I was relieved to wake up this morning and find myself in bed rather than in a jumbo jet about to make an emergency landing on a remote, tree-lined highway somewhere. Airplane trips gone awry have become a recurrent theme lately as the departure date of our trip to England approaches. I don’t know how I became such an anxiety-ridden basket case but I suspect motherhood has something to do with it.
If I could get past the visions of irritated passengers, a sleepless infant and a whirling dervish four-year old high on Gummi Bears, I might actually look forward to the trip. It might help if I hadn’t recently heard the story of a friend of a friend flying with her toddler son who whined, “out, out, out” the whole way to Chicago. We do, according to Esther, have quite an impressive itinerary.
“Are we really going to see the queen?” she asked this morning, her mouth filled with Gorilla Munch. “Well we probably won’t actually see her, but we can see where she lives,” I said. “But I want to see her,” she insisted. “The queen has guards at her house and they don’t let just anybody in,” I explained. “Will she say to her guards, ‘go and kill that little girl?” she asked, her expression turning serious. “No Sweet, she could tell you weren’t dangerous by looking at you.” “Well we can just sneak around to the back door of her house then.” “That’s an idea.”

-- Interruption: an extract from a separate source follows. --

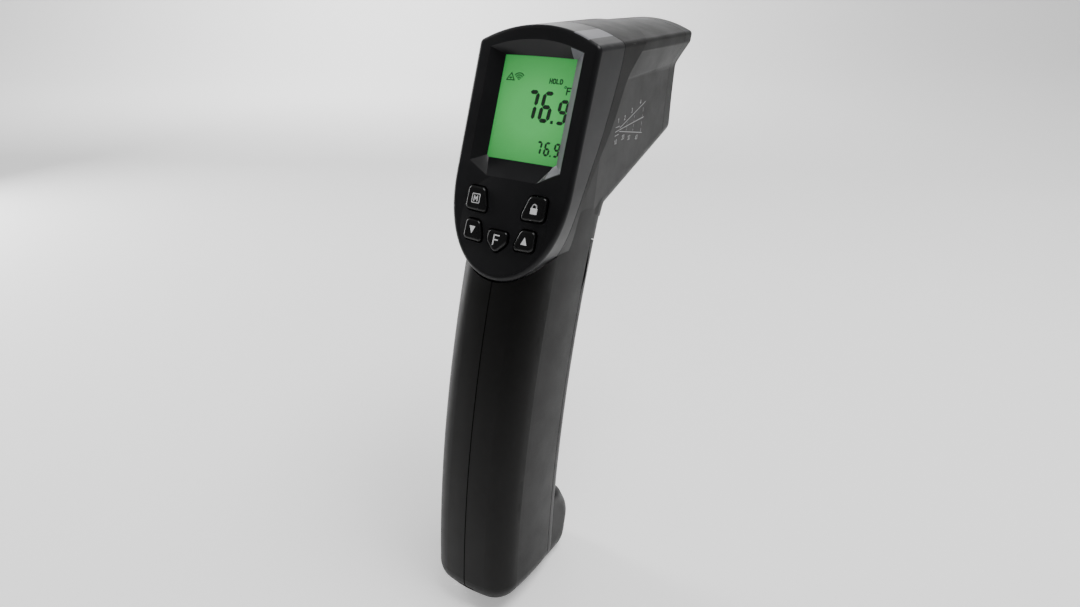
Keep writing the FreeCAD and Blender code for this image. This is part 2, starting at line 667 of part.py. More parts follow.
def make_keys():
    for name, (u, v) in KEYS.items():
        top = -pad_height(u, v) - KEY_PROUD
        cap = Part.Face(key_outline(name, 0, top)).extrude(Vector(0, FRONT_WALL + 0.6 - top, 0))
        crest = [e for e in cap.Edges if all(abs(p.Point.y - top) < 1e-4 for p in e.Vertexes)]
        cap = cap.makeFillet(KEY_EDGE, crest)
        flange = Part.Face(key_outline(name, KEY_FLANGE, FRONT_WALL + 0.6)).extrude(Vector(0, 0.9, 0))
        x, z = press_point(name)
        stem = block((x - 1.6, x + 1.6), (FRONT_WALL + 1.4, 8.6), (z - 1.6, z + 1.6), corner=0.5, along="y")
        parts[name] = placed(cap.fuse([flange, stem]), display_frame())


def make_display():
    frame = display_frame()
    depth = DISPLAY_DEPTH
    parts["display_window"] = block((-16.8, 16.8), (depth + 0.02, depth + 1.2), (-38.6, 2.7), frame)
    parts["lcd_glass"] = block((-16.2, 16.2), (depth + 1.4, depth + 3.2), (-38.0, 2.2), frame)
    outer = block((-18.6, 18.6), (6.1, 10.3), (-40.4, 4.6), frame)
    inner = block((-16.5, 16.5), (5.0, 11.0), (-38.3, 2.5), frame)
    parts["lcd_frame"] = outer.cut(inner)
    parts["backlight_panel"] = block((-16.2, 16.2), (7.6, 10.0), (-35.4, -0.4), frame)
    strips = [block((-15.0, 15.0), (7.45, 10.7), v, frame) for v in ((0.0, 2.0), (-38.0, -36.0))]
    parts["zebra_connectors"] = Part.makeCompound(strips)


def make_electronics():
    frame = display_frame()
    outline = [(18.8, 5.6), (18.8, -42.0), (13.8, -47.4), (13.8, -67.0)]
    outline += [(-u, v) for u, v in reversed(outline)]
    wire = Part.makePolygon([Vector(u, 10.8, v) for u, v in outline + outline[:1]])
    board = placed(Part.Face(wire).extrude(Vector(0, 1.6, 0)), frame)
    chip = block((-6.0, 6.0), (12.4, 14.2), (-26.0, -14.0), frame)
    parts["processor_chip"] = chip
    parts["buzzer"] = rod(5.0, frame.multVec(Vector(11.0, 12.45, -8.0)),
                          frame.multVec(Vector(11.0, 16.0, -8.0)))
    screws = []
    for u, v in BOARD_POSTS:
        board = board.cut(placed(post(u, v, SCREW_RADIUS, 9.0, 14.0), frame))
        screw = post(u, v, 2.0, 12.45, 14.0).fuse(post(u, v, 0.9, 7.0, 12.5))
        screws.append(placed(screw, frame))
    parts["main_board"] = board
    parts["board_screws"] = Part.makeCompound(screws)
    mat = block((-13.6, 13.6), (10.1, 10.75), (-66.8, -48.6), frame, 1.0, "y")
    domes = []
    for name in KEYS:
        u, v = press_point(name)
        cone = Part.makeCone(2.2, 1.6, 0.6, Vector(u, 10.15, v), Vector(0, -1, 0))
        domes.append(placed(cone, frame))
    hole = placed(post(*BOARD_POSTS[-1], POST_RADIUS + 0.3, 9.0, 12.0), frame)
    parts["keypad_mat"] = mat.fuse(domes).cut(hole)


def make_battery():
    width, depth, height = BATTERY
    frame = grip_frame(BATTERY_H)
    back = BATTERY_BACK
    body = block((-width / 2, width / 2), (back, back + depth), (-height / 2, height / 2), frame, 1.6)
    studs = []
    for side, radius in ((-1, 2.9), (1, 3.9)):
        foot = Vector(side * 6.35, back + depth / 2, height / 2)
        studs.append(rod(radius, frame.multVec(foot), frame.multVec(foot + Vector(0, 0, 2.0))))
    parts["battery"] = body.fuse(studs)
    low = height / 2 + 0.3
    cap = block((-13.0, 13.0), (back + 1.0, back + depth - 1.0), (low, low + 4.0), frame, 2.0)
    for side in (-1, 1):
        foot = Vector(side * 6.35, back + depth / 2, low - 0.1)
        cap = cap.cut(rod(4.1, frame.multVec(foot), frame.multVec(foot + Vector(0, 0, 2.2))))
    parts["battery_snap"] = cap


def heel_bulge():
    """The swelling at the foot of the door, lofted through rounded sections."""
    rear = DOOR_LINE - 3.0
    sections = []
    for f, h, side_inset in HEEL:
        half = GRIP_HALF - HEEL_INSET - side_inset
        corners = [Vector(half, f, h), Vector(-half, f, h), Vector(-half, rear, h), Vector(half, rear, h)]
        sections.append(rounded_wire(corners, [HEEL_CORNER, HEEL_CORNER, 1.0, 1.0]))
    return placed(Part.makeLoft(sections, True), grip_frame(0))


def make_battery_door():
    skin = grip_outside().common(door_zone(SEAM / 2)).cut(grip(WALL).common(above_base(FLOOR)))
    heel = heel_bulge().common(above_base(0.0)).common(door_zone(SEAM / 2))
    inner = grip(WALL).common(above_base(FLOOR))
    relief = block((-12.5, 12.5), (10.0, 31.0), (FLOOR + 0.5, 27.0), grip_frame(0), 3.0, "x")
    door = skin.fuse(heel.cut([inner, relief]))
    barrel_rod = hinge_rod(HINGE_BARREL, -GRIP_HALF + 0.6, GRIP_HALF - 0.6)
    door = door.fuse(barrel_rod.common(grip_outside()))
    pockets = []
    for side in (-1, 1):
        x = sorted((side * (HINGE_HALF + 0.2), side * (GRIP_HALF - WALL)))
        pockets.append(hinge_rod(HINGE_RELIEF, *x))
    pin_hole = hinge_rod(HINGE_PIN + 0.04, -HINGE_END - 0.5, HINGE_END + 0.5)
    door = door.cut(pockets + [pin_hole, trigger_slot(), finger_notch()])
    parts["battery_door"] = largest(door)
    parts["door_hinge_pin"] = hinge_rod(HINGE_PIN, -HINGE_END, HINGE_END)


# ---- nose and optics -------------------------------------------------------
def make_nose():
    outside = barrel().common(nose_line(0)).cut(nose_line(NOSE_DEPTH - SEAM / 2))
    hollow = barrel(WALL).common(nose_line(2.6))
    body = outside.cut(hollow)
    front = NOSE_FACE
    cone = Part.makeCone(10.9, 13.6, 4.4, at(0, front - 2.7, LENS_Z), Vector(0, 1, 0))
    collar = ring(13.4, 10.9, at(0, front - 5.4, LENS_Z), at(0, front - 2.5, LENS_Z))
    laser = rod(2.6, at(0, front - 8, LASER_Z), at(0, front + 8, LASER_Z))
    parts["nose_bezel"] = body.fuse(collar).cut([cone, laser])
    parts["laser_window"] = rod(2.5, at(0, front - 2.4, LASER_Z), at(0, front - 1.2, LASER_Z))
    parts["infrared_lens"] = rod(LENS_RADIUS, at(0, front - 8.4, LENS_Z), at(0, front - 6.4, LENS_Z))
    parts["lens_ring"] = ring(LENS_RADIUS, 9.2, at(0, front - 6.3, LENS_Z), at(0, front - 4.9, LENS_Z))
    tube = ring(TUBE_RADIUS, 11.4, at(0, 50.0, LENS_Z), at(0, front - 8.5, LENS_Z))
    seat = ring(TUBE_RADIUS, LENS_RADIUS + 0.1, at(0, front - 8.5, LENS_Z), at(0, front - 5.5, LENS_Z))
    stop = ring(TUBE_RADIUS, 9.4, at(0, front - 10.0, LENS_Z), at(0, front - 8.5, LENS_Z))
    back = ring(TUBE_RADIUS, 4.9, at(0, 48.4, LENS_Z), at(0, 50.0, LENS_Z))
    parts["optic_tube"] = tube.fuse([seat, stop, back])
    can = rod(4.6, at(0, 46.85, LENS_Z), at(0, 52.5, LENS_Z))
    pins = [rod(0.25, at(x, 45.0, LENS_Z), at(x, 48.0, LENS_Z)) for x in (-2.5, 2.5)]
    parts["thermopile_sensor"] = can.fuse(pins)
    board = block((-11.0, 11.0), (45.2, 46.8), (LENS_Z - 10.0, LENS_Z + 10.0),
                  Placement(DATUM, Rotation()))
    parts["sensor_board"] = board.cut([rod(0.3, at(x, 44.0, LENS_Z), at(x, 48.0, LENS_Z))
                                       for x in (-2.5, 2.5)])
    body = rod(LASER_RADIUS, at(0, 62.0, LASER_Z), at(0, front - 8.6, LASER_Z))
    nozzle = rod(2.4, at(0, front - 8.6, LASER_Z), at(0, front - 7.0, LASER_Z))
    parts["laser_module"] = body.fuse(nozzle)


# ---- trigger ---------------------------------------------------------------
def make_trigger():
    front = Part.BSplineCurve()
    front.interpolate([at(-TRIGGER_HALF, y, z) for y, z in TRIGGER_FRONT])
    start, end = at(-TRIGGER_HALF, *TRIGGER_FRONT[0]), at(-TRIGGER_HALF, *TRIGGER_FRONT[-1])
    spots = [end] + [at(-TRIGGER_HALF, y, z) for y, z in TRIGGER_BACK] + [start]
    runs = [Part.LineSegment(a, b).toShape() for a, b in zip(spots, spots[1:])]
    blade = Part.Face(Part.Wire([front.toShape()] + runs)).extrude(Vector(2 * TRIGGER_HALF, 0, 0))
    crest = [e for e in blade.Edges if e.Curve.TypeId == "Part::GeomBSplineCurve"]
    blade = blade.makeFillet(2.4, crest)
    left, right = (at(side * TRIGGER_HALF, *TRIGGER_PIVOT) for side in (-1, 1))
    hub = rod(4.2, left, right)
    boss = block((-2.0, 2.0), (13.9, 18.0), (-79.5, -74.5), Placement(DATUM, Rotation()))
    bore = rod(PIVOT_RADIUS + TRIGGER_FIT, left - Vector(1, 0, 0), right + Vector(1, 0, 0))
    spring_seat = rod(2.9, at(0, 10.0, -89.5), at(0, 19.5, -89.5))
    parts["trigger"] = blade.fuse([hub, boss]).cut([bore, spring_seat])
    parts["trigger_pin"] = rod(PIVOT_RADIUS, at(-10.8, *TRIGGER_PIVOT), at(10.8, *TRIGGER_PIVOT))
    coil = Part.makeHelix(1.9, 12.0, 2.1)
    section = Part.Wire(Part.makeCircle(0.3, Vector(2.1, 0, 0), Vector(0, 1, 0)))
    spring = Part.Wire(coil).makePipeShell([section], True, True)
    spring.rotate(Vector(0, 0, 0), X_AXIS, -90)
    spring.translate(at(0, 6.9, -89.5))
    parts["trigger_spring"] = spring
    body = block((-3.2, 3.2), (3.6, 10.8), (-83.4, -70.6), Placement(DATUM, Rotation()))
    parts["trigger_switch"] = body.cut(rod(1.6, at(0, 7.0, -77.0), at(0, 12.0, -77.0)))
    parts["switch_plunger"] = rod(1.5, at(0, 9.6, -77.0), at(0, 13.4, -77.0))


def make_tripod_bush():
    axis = base_frame().Rotation.multVec(Vector(0, 0, 1))
    outer = Part.makeCylinder(BUSH_OUTER, BUSH_LENGTH, Vector(0, 0, 0), axis)
    bore = Part.makeCylinder(BUSH_RADIUS, BUSH_LENGTH - 1.0, Vector(0, 0, 0), axis)
    parts["tripod_bush"] = outer.cut(bore)


def main():
    os.makedirs("parts", exist_ok=True)
    make_shells()
    make_case_screws()
    make_rear_bezel()
    make_keys()
    make_display()
    make_electronics()
    make_nose()
    make_trigger()
    make_battery()
    make_battery_door()
    make_tripod_bush()
    for name, shape in parts.items():
        shape.exportStep(f"parts/{name}.step")


main()
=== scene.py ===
import math

import bmesh
import bpy
from mathutils import Matrix, Vector
from mathutils.bvhtree import BVHTree


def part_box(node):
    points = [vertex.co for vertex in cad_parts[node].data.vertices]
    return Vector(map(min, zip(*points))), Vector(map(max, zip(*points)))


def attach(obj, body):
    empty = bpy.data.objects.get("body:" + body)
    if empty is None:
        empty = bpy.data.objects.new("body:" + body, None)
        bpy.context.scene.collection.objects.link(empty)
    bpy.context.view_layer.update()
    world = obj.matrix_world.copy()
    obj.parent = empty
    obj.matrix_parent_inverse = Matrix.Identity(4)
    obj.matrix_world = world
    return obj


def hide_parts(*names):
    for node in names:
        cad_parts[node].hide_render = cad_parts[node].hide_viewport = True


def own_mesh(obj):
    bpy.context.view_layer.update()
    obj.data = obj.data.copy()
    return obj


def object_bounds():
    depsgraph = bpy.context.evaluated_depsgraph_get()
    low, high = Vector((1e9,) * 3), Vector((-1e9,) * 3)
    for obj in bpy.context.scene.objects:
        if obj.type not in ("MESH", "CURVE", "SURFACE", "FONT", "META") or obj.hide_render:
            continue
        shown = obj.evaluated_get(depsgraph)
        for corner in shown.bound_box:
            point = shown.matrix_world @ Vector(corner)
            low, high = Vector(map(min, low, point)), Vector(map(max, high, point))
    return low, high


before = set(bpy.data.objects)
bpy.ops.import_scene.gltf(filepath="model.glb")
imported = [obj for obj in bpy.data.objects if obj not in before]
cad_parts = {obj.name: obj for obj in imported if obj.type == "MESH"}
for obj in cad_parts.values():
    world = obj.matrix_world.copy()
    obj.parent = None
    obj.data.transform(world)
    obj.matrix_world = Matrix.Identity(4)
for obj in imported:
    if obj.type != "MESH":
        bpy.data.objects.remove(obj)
CAD_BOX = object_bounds()
MM = 0.001
VIEW_AZIMUTH = 32.0

# Millimetres in the display frame.
RECESS_HALF = 20.5
RECESS_LENGTH = 43.0
LCD_HALF = 14.0
# Depth inside the face where the painted highlight on the recess wall starts.
PAINTED_HIGHLIGHT_START = 0.35
SEAM_HALF = 0.24

# The display frame of the CAD model: u right, d into the head, v up the tilted face.
DATUM = Vector((0, 0.0322, 0.2195))
FACE_TILT = math.radians(22.0)
DISPLAY = Matrix.Translation(DATUM) @ Matrix.Rotation(-FACE_TILT, 4, "X")


# ---- materials ---------------------------------------------------------------
def new_material(name, color, roughness, metallic=0.0, specular=0.5):
    """A principled material and the tools to wire nodes into it."""
    mat = bpy.data.materials.new(name)
    mat.use_nodes = True
    shader = mat.node_tree.nodes["Principled BSDF"]
    shader.inputs["Base Color"].default_value = (*color, 1)
    shader.inputs["Roughness"].default_value = roughness
    shader.inputs["Metallic"].default_value = metallic
    shader.inputs["Specular IOR Level"].default_value = specular
    return mat, mat.node_tree, shader


def noise(tree, scale, detail=3.0, rough=0.5, stretch=(1, 1, 1)):
    """Object-space noise; scale is in cycles per metre."""
    nodes, links = tree.nodes, tree.links
    place = nodes.new("ShaderNodeTexCoord")
    mapping = nodes.new("ShaderNodeMapping")
    mapping.inputs["Scale"].default_value = stretch
    texture = nodes.new("ShaderNodeTexNoise")
    texture.inputs["Scale"].default_value = scale
    texture.inputs["Detail"].default_value = detail
    texture.inputs["Roughness"].default_value = rough
    links.new(place.outputs["Object"], mapping.inputs["Vector"])
    links.new(mapping.outputs["Vector"], texture.inputs["Vector"])
    return texture.outputs["Fac"]


def ramp(tree, value, low, high, start, end):
    """Maps a 0..1 value between two colours or two grey levels."""
    node = tree.nodes.new("ShaderNodeValToRGB")
    node.color_ramp.elements[0].position = start
    node.color_ramp.elements[1].position = end
    node.color_ramp.elements[0].color = (*low, 1)
    node.color_ramp.elements[1].color = (*high, 1)
    tree.links.new(value, node.inputs["Fac"])
    return node.outputs["Color"]


def grey_ramp(tree, value, low, high, start=0.3, end=0.7):
    return ramp(tree, value, (low,) * 3, (high,) * 3, start, end)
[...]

“What does a Queen do all day? Just go to balls and wear long fancy dresses down to here,” she said, reaching down to her feet.
She pensively ate a few more spoonfulls of cereal, then continued, “So we’re going to see the Queen, Mary Poppins and Madonna in England.” “Well, Daddy told you Esther, Mary Poppins (Julie Andrews) lives in New York City even though she is from England.”
“And Madonna lives in England, even though she is from New York City,” she said proudly, connecting the dots. “Well yeah, something like that.” “We could go to Trafalgar Square and feed the birds, like in the “Tuppence” song,” Ian chimed in, hoping to get the conversation on a more realistic track. Dear old Daddy.
The Madonna saga continues. I made the mistake of telling Esther that Madonna lived in England, that she has horses and children. We have been discussing it daily ever since. “Can we go to Madonna’s house?” Esther asked in the car the other day while we were listening to “Jump” for the fifth time. “No Sweet,” I said. “We don’t know Madonna and you don’t generally go to people’s houses unless you know them.” That was the wrong answer. “But I do know her,” she said, getting angry. “ Well you think you know her Honey, but you don’t really do you.” “But I want to see her little daughter and her hair and her shoes,” she pleaded.
You would never know that I was a tomboy, completely indifferent, if not averse, to all things girlish until I discovered preppy hair ribbons at age 12. My little girl, on the other hand, is preoccupied with fashion and femininity.
It started early. I still recall the day I first recognized I had a fashionista on my hands. She was in the mudroom, throwing a tantrum about how her jeans were fitting over the tops of her shoes. She whined and tugged at the hem of her jeans. “What’s wrong?” I asked. “My pants won’t come down,” she sobbed, her eyes full of tears. “Last time they went over my shoes like this, but now they don’t.” Suddenly it hit me. Yesterday she was wearing the girly bootleg jeans, handed down from her friend Samantha. Today, she was wearing the Old Navy boy jeans inherited from her cousin Rudy. She may have been just 2 and a half, but she knew the difference. And she wasn’t having it. Off came the straightleg jeans and out of the hamper came the bootleg jeans.
“I don’t even know where Madonna lives,” I continued, trying to get myself out of this conversation quick before Esther burst into flames of frustration. “Well, we could just drive around, we might see cars,” she whined. “Okay Sweet,” I relented. “I’ll tell you what: We can ask Camilla (Essie’s teenaged British cousin) if she knows where Madonna lives and maybe, if we are lucky, we can see her house.”
To think of all the wholesome, cultural things we might do in England and we are planning to stalk Madonna instead.